Aim of the task: Please give back word for word the lines below, from the first one through the one with "pocket(body, sketch, S.stem_face".

Stored data:
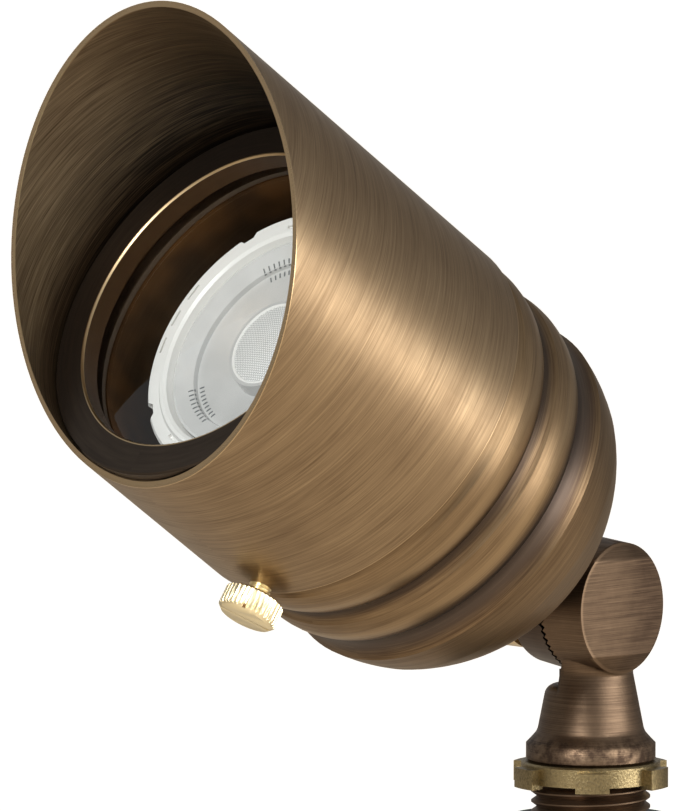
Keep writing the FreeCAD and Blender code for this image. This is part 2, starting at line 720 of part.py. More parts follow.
def make_stem():
    """Serrated disc, half-round neck, collar, flange and threaded end, cast in one."""
    body = new_body("knuckle_stem")
    flange_under = -S.pivot_drop
    thread_end = flange_under - S.thread_length
    neck_low = -12.0
    revolve(body, [
        (0, thread_end), (S.thread_radius - S.thread_depth, thread_end),
        (S.thread_radius, thread_end + S.thread_depth), (S.thread_radius, flange_under),
        (S.flange_radius - 0.45, flange_under), (S.flange_radius, flange_under + 0.45),
        (S.flange_radius, flange_under + S.flange_height - 0.6),
        (S.flange_radius - 0.6, flange_under + S.flange_height),
        (S.collar_radius + 0.6, flange_under + S.flange_height + 1.0),
        (S.collar_radius, flange_under + S.flange_height + 2.2, -2.6),
        (S.neck_radius, neck_low), (S.neck_radius, -6.0), (0, -6.0)])
    sketch = new_sketch(body, "XZ_Plane")
    outline(sketch, box_outline(-20, -S.shoulder_drop, stem_crest, 20))
    pocket(body, sketch, 60.0, middle=True)
    near = -S.shoulder_drop.value
    bevel(body, lambda e: abs(e.BoundBox.ZMin - near) < 1e-3 and abs(e.BoundBox.ZMax - near)
          < 1e-3 and e.BoundBox.YLength > 3 and e.BoundBox.XLength > 3, 2.0)

    disc = new_sketch(body, "YZ_Plane", stem_crest)
    circle(disc, 0, 0, S.knuckle_radius)
    face = new_sketch(body, "YZ_Plane", S.stem_face)
    oval = Part.Ellipse(Vector(0, 0, 0), S.stem_face_height.value / 2,
                        S.stem_face_width.value / 2)
    oval.rotate(Placement(Vector(), Rotation(Vector(0, 0, 1), 90)))
    face.addGeometry(oval, False)
    loft(body, [disc, face], True)

    sketch = new_sketch(body, "YZ_Plane", stem_crest)
    circle(sketch, 0, 0, S.chamber_radius)
    pocket(body, sketch, S.chamber_depth, reverse=True)
    sketch = new_sketch(body, "YZ_Plane", stem_crest)
    circle(sketch, 0, 0, S.clamp_radius + S.slide_gap)
    pocket(body, sketch, S.stem_face - stem_crest - 2.2, reverse=True)

    sketch = new_sketch(body, "XY_Plane", thread_end)
    circle(sketch, 0, 0, S.stem_bore)
    pocket(body, sketch, S.thread_length + 5.0, reverse=True)
    sketch = new_sketch(body, "XY_Plane", flange_under)
    circle(sketch, stem_crest + S.chamber_depth + 1.4, 0, S.wire_radius)
    pocket(body, sketch, S.pivot_drop - 4.2, reverse=True)

    serrate(body, stem_crest, 1)
    keep(body, stem_place)


def make_head_knuckle():
    """The head's half of the knuckle. Its foot stands on the flat of the dome and its
    threaded shank goes through the wall. The body's origin is the pivot, +Z forward."""
    body = new_body("head_knuckle")
    foot = S.neck_length
    shank_end = foot + S.dome_wall + S.nut_washer + S.nut_height + 1.5
    free = S.knuckle_radius + 0.6
    revolve(body, [
        (0, 6.0), (S.neck_radius, 6.0), (S.neck_radius, free + 0.6),
        (S.foot_radius, foot - 2.2), (S.foot_radius, foot), (S.shank_radius, foot),
        (S.shank_radius, shank_end - 0.8), (S.shank_radius - 0.8, shank_end),
        (0, shank_end)], offset=S.pivot_rise)
    sketch = new_sketch(body, "XZ_Plane")
    outline(sketch, box_outline(head_crest, -20, 20, free))
    pocket(body, sketch, 60.0, middle=True)

    disc = new_sketch(body, "XY_Plane")
    outline(disc, [(head_crest, 0), (head_crest, S.knuckle_radius),
                   (-S.head_disc_back, S.knuckle_radius - 1.0), (-S.head_disc_back, 0)])
    feature = body.newObject("PartDesign::Revolution", "head_knuckle_disc")
    feature.Profile, feature.ReferenceAxis, feature.Angle = disc, (disc, ["H_Axis"]), 360
    settle(body, feature, True)

    sketch = new_sketch(body, "YZ_Plane", head_crest)
    circle(sketch, 0, 0, S.chamber_radius)
    pocket(body, sketch, S.chamber_depth)
    sketch = new_sketch(body, "YZ_Plane", head_crest)
    circle(sketch, 0, 0, S.clamp_radius + S.slide_gap)
    pocket(body, sketch, S.head_disc_back + 1)

    sketch = new_sketch(body, "XY_Plane", shank_end)
    circle(sketch, 0, -S.pivot_rise, S.wire_radius + 0.4)
    pocket(body, sketch, shank_end - free - 0.4)
    sketch = new_sketch(body, "XY_Plane", free + 2.4)
    circle(sketch, head_crest - S.chamber_depth - 0.9, -S.pivot_rise, S.wire_radius)
    pocket(body, sketch, S.knuckle_radius - 1.5)
    serrate(body, head_crest, -1)
    keep(body, knuckle_place)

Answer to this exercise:
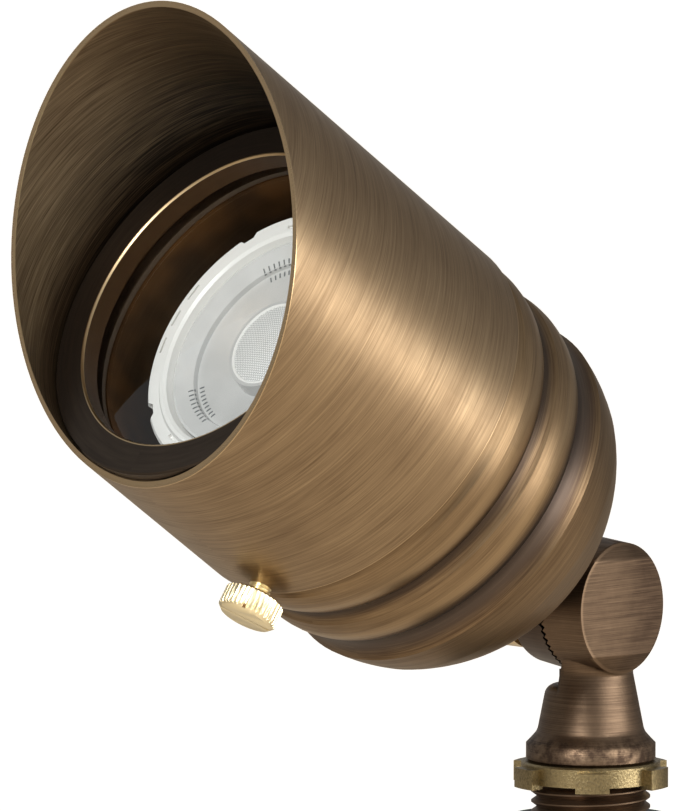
Keep writing the FreeCAD and Blender code for this image. This is part 2, starting at line 720 of part.py. More parts follow.
def make_stem():
    """Serrated disc, half-round neck, collar, flange and threaded end, cast in one."""
    body = new_body("knuckle_stem")
    flange_under = -S.pivot_drop
    thread_end = flange_under - S.thread_length
    neck_low = -12.0
    revolve(body, [
        (0, thread_end), (S.thread_radius - S.thread_depth, thread_end),
        (S.thread_radius, thread_end + S.thread_depth), (S.thread_radius, flange_under),
        (S.flange_radius - 0.45, flange_under), (S.flange_radius, flange_under + 0.45),
        (S.flange_radius, flange_under + S.flange_height - 0.6),
        (S.flange_radius - 0.6, flange_under + S.flange_height),
        (S.collar_radius + 0.6, flange_under + S.flange_height + 1.0),
        (S.collar_radius, flange_under + S.flange_height + 2.2, -2.6),
        (S.neck_radius, neck_low), (S.neck_radius, -6.0), (0, -6.0)])
    sketch = new_sketch(body, "XZ_Plane")
    outline(sketch, box_outline(-20, -S.shoulder_drop, stem_crest, 20))
    pocket(body, sketch, 60.0, middle=True)
    near = -S.shoulder_drop.value
    bevel(body, lambda e: abs(e.BoundBox.ZMin - near) < 1e-3 and abs(e.BoundBox.ZMax - near)
          < 1e-3 and e.BoundBox.YLength > 3 and e.BoundBox.XLength > 3, 2.0)

    disc = new_sketch(body, "YZ_Plane", stem_crest)
    circle(disc, 0, 0, S.knuckle_radius)
    face = new_sketch(body, "YZ_Plane", S.stem_face)
    oval = Part.Ellipse(Vector(0, 0, 0), S.stem_face_height.value / 2,
                        S.stem_face_width.value / 2)
    oval.rotate(Placement(Vector(), Rotation(Vector(0, 0, 1), 90)))
    face.addGeometry(oval, False)
    loft(body, [disc, face], True)

    sketch = new_sketch(body, "YZ_Plane", stem_crest)
    circle(sketch, 0, 0, S.chamber_radius)
    pocket(body, sketch, S.chamber_depth, reverse=True)
    sketch = new_sketch(body, "YZ_Plane", stem_crest)
    circle(sketch, 0, 0, S.clamp_radius + S.slide_gap)
    pocket(body, sketch, S.stem_face - stem_crest - 2.2, reverse=True)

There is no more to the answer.